In the days immediately preceding his conversion, Richard Weaver was a drunken and dissolute coal miner. His life, we are told, was a rough, almost repulsive story. He tells how, after his revels and fights, he would go home to his mother with bruised and bleeding face. She always received him tenderly, bathed his wounds, helped him to bed, and then whispered in his ear the words that seemed inseparable from the sound of her voice: "God so loved the world, that He gave His only begotten Son, that whosoever believeth in Him should not perish, but have everlasting life."
The words came back to him in the hour of his greatest need. His soul was passing through deep waters.
Filled with misery and shame, and terrified lest he should have sinned beyond possibility of Salvation, he crept into a disused sand pit. He was engaged to fight another man that day, but he was in death-grips with a more terrible adversary.
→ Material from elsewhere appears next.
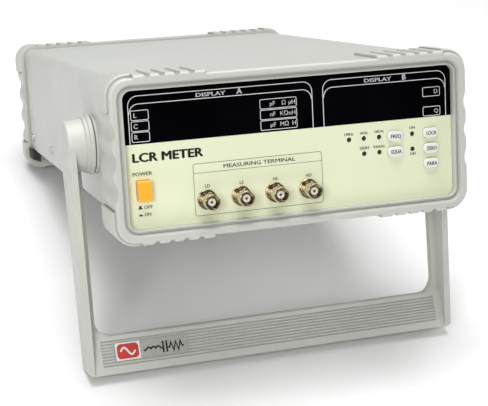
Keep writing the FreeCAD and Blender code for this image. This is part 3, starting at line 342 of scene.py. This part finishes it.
MATERIALS = {
    # The bezel and the handle carry painted shade in their grooves and corners (the last
    # argument).
    "bezel": moulded("bezel_plastic", BEZEL_GREY, 0.40, 0.22, 1700.0, 0.03, painted_hollow_shade=0.6),
    "handle": moulded("handle_plastic", BEZEL_GREY, 0.44, 0.3, 1500.0, 0.035, painted_hollow_shade=0.88),
    "case": baked_paint("case_enamel", CASE_GREY, 0.42),
    "panel": overlay_film("panel_film", PANEL_CREAM),
    "window": smoked_window("window_filter"),
    "key": moulded("key_plastic", (0.82, 0.83, 0.76), 0.34, 0.12, 2600.0, 0.02, coat=0.2),
    "amber": moulded("button_plastic", (0.96, 0.46, 0.03), 0.36, 0.15, 2400.0, 0.03, coat=0.2),
    "black": moulded("black_plastic", (0.018, 0.018, 0.019), 0.5, 0.35, 1500.0, 0.15),
    "lamp": moulded("lamp_epoxy", (0.010, 0.004, 0.003), 0.5, 0.05, 900.0, 0.1),
    "nickel": metal("nickel_plate", (0.60, 0.52, 0.36), 0.13, (900.0, 60.0, 900.0), 0.06),
    "gold": metal("gold_plate", (0.80, 0.55, 0.22), 0.25, (900.0, 60.0, 900.0), 0.05),
    "zinc": metal("zinc_plate", (0.60, 0.60, 0.58), 0.36),
    "aluminium": metal("extruded_aluminium", (0.72, 0.72, 0.71), 0.34, (900.0, 900.0, 30.0), 0.2),
    "teflon": moulded("white_dielectric", (0.86, 0.84, 0.74), 0.42, 0.08, 1800.0, 0.02),
    "board": circuit_board("board_mask"),
    "rubber": rubber("foot_rubber"),
    "chip": moulded("chip_resin", (0.022, 0.022, 0.024), 0.55, 0.4, 2600.0, 0.1),
    "sleeve": banded("capacitor_sleeve", (0.02, 0.05, 0.2), (0.012, 0.02, 0.09), 30.0, "Z",
                     0.32, 0.1),
    "relay": moulded("relay_case", (0.62, 0.55, 0.36), 0.35, 0.15, 2000.0, 0.05),
    "core": banded("core_laminations", (0.12, 0.105, 0.09), (0.05, 0.04, 0.035), 480.0, "Y",
                   0.45, 0.5, 0.6),
    "tape": banded("coil_tape", (0.74, 0.52, 0.08), (0.5, 0.32, 0.04), 60.0, "Z", 0.3, 0.4),
    "glass": clear_glass("fuse_glass"),
    "foil": speckled_foil("label_foil", (0.50, 0.51, 0.47)),
}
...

"In that old sand pit," he says, "I had a battle with the devil; and I came off more than conqueror through Him that loved me." And it was the text that did it. As he agonized there in the sand pit, tormented by a thousand doubts, his mother's text all at once spake out bravely. It left no room for uncertainty: "For God so loved the world, that He gave His only begotten Son that whosoever believeth in Him should not perish, but have everlasting life." John 3:16.
"I thought," Richard Weaver tells us, "that `whosoever' meant me. What faith was I could not tell, but I had heard that it was taking God at His word, and I trusted in the finished work of my Savior. The happiness I enjoyed I cannot describe; my peace flowed like a river."